3. The plaintiff came into Court alleging that he was entitled to resume the land because it was held at the pleasure of the grantor. Section 154 provides that land held rent-free shall be liable to resumption only when by the terms of the grant, or by local custom, it is held (a) at the pleasure of the grantor or (b) for the performance of some specific service, religious or secular, which the proprietor no longer requires, or conditional, or for a term, and the condition is broken or the term expires. Clause 2 provides that every suit for resumption shall be brought within twelve years from the date on which the right to resume first accrued. The Section proceeds to prescribe when the right is deemed first to have accrued. There is a further provision that in cases where the grant was made for the performance of some specific service, notice in writing has to be given by the proprietor to the grantee that the service is no longer required. It is not pretended in the present case that the plaintiff was entitled to resume the land on any other ground than that it was held “at the pleasure of the grantor.” That is the only ground upon which the plaintiff came into Court. It has been found that the land has been held free of rent for five generations and more than 50 years. There was no evidence that by the terms of the grant or local custom the grantee held at the will and pleasure of the grantor.
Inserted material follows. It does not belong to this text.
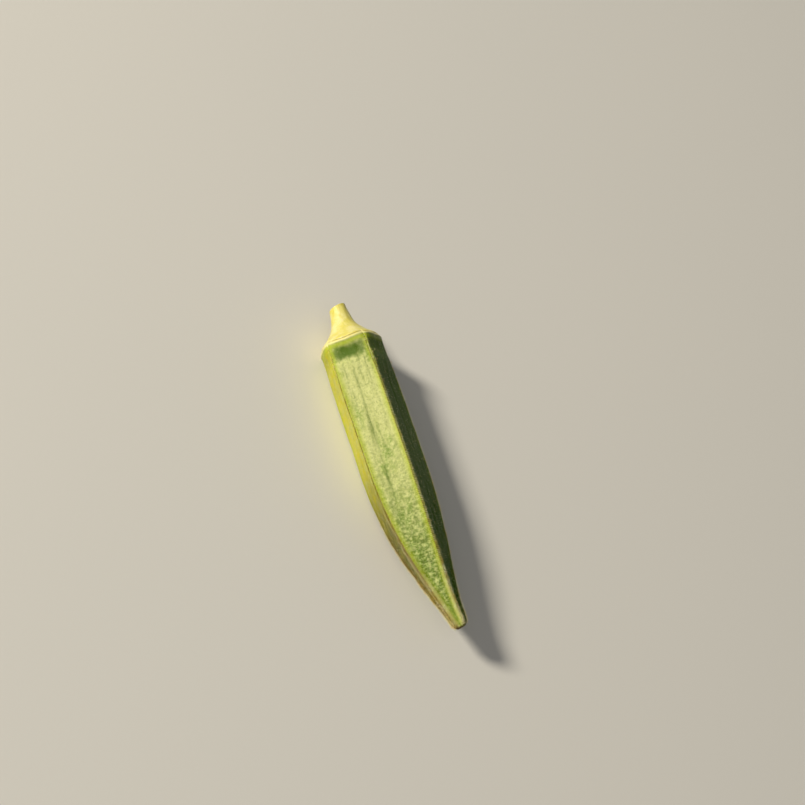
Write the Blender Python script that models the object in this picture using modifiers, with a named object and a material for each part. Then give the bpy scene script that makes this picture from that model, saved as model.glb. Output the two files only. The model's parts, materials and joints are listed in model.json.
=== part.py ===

Under these circumstances it seems to us that the plaintiff entirely failed to establish such facts as entitled him to a resumption of the land. Section 158 provides that land which is not liable to resumption under Section 154, and which has been held rent-free for 50 years, and by two successors to the original grantee, shall be deemed to be held in proprietary right. It is contended that this Section can only apply to grants made subsequent to the passing of the Tenancy Act. We do not think that this contention is correct. It is quite clear that the Legislature intended to confer such rights upon certain individuals who had been in occupation of the land for the periods mentioned in the Section, irrespective of when that occupation commenced.

4. We think the view taken by the learned District Judge was correct and should be affirmed. We allow the appeal, set aside the decree of the learned Judge of this Court and restore the decree of the District Judge with costs of both hearings in this Court.